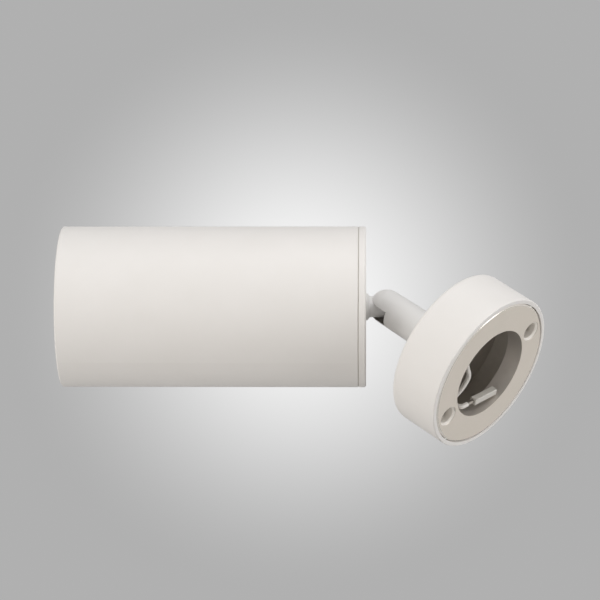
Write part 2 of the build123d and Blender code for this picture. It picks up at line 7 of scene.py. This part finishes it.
import json
from math import cos, pi, radians, sin

import bmesh
import bpy
from mathutils import Matrix, Vector


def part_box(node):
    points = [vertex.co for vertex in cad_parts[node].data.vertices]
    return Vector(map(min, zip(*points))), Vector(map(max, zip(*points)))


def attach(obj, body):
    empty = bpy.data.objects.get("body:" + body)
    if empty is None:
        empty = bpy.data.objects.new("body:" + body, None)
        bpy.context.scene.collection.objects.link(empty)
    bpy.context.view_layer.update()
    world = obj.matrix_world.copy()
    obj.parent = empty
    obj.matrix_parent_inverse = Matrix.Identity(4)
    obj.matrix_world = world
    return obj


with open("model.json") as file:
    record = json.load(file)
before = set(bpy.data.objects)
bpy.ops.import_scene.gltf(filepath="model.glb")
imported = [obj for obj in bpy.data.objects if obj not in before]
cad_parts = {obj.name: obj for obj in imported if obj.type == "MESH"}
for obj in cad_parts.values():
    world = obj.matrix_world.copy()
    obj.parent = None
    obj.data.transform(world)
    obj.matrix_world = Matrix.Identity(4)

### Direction
Write out the material from the first line to the last, exactly.

### Correct output
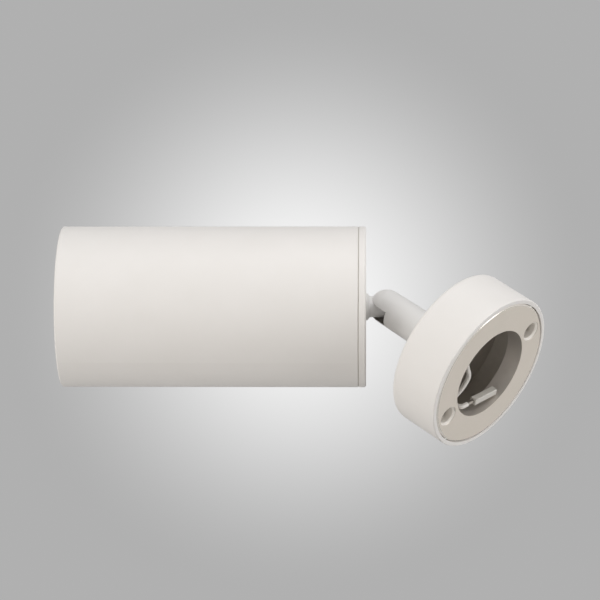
Write part 2 of the build123d and Blender code for this picture. It picks up at line 7 of scene.py. This part finishes it.
import json
from math import cos, pi, radians, sin

import bmesh
import bpy
from mathutils import Matrix, Vector


def part_box(node):
    points = [vertex.co for vertex in cad_parts[node].data.vertices]
    return Vector(map(min, zip(*points))), Vector(map(max, zip(*points)))


def attach(obj, body):
    empty = bpy.data.objects.get("body:" + body)
    if empty is None:
        empty = bpy.data.objects.new("body:" + body, None)
        bpy.context.scene.collection.objects.link(empty)
    bpy.context.view_layer.update()
    world = obj.matrix_world.copy()
    obj.parent = empty
    obj.matrix_parent_inverse = Matrix.Identity(4)
    obj.matrix_world = world
    return obj


with open("model.json") as file:
    record = json.load(file)
before = set(bpy.data.objects)
bpy.ops.import_scene.gltf(filepath="model.glb")
imported = [obj for obj in bpy.data.objects if obj not in before]
cad_parts = {obj.name: obj for obj in imported if obj.type == "MESH"}
for obj in cad_parts.values():
    world = obj.matrix_world.copy()
    obj.parent = None
    obj.data.transform(world)
    obj.matrix_world = Matrix.Identity(4)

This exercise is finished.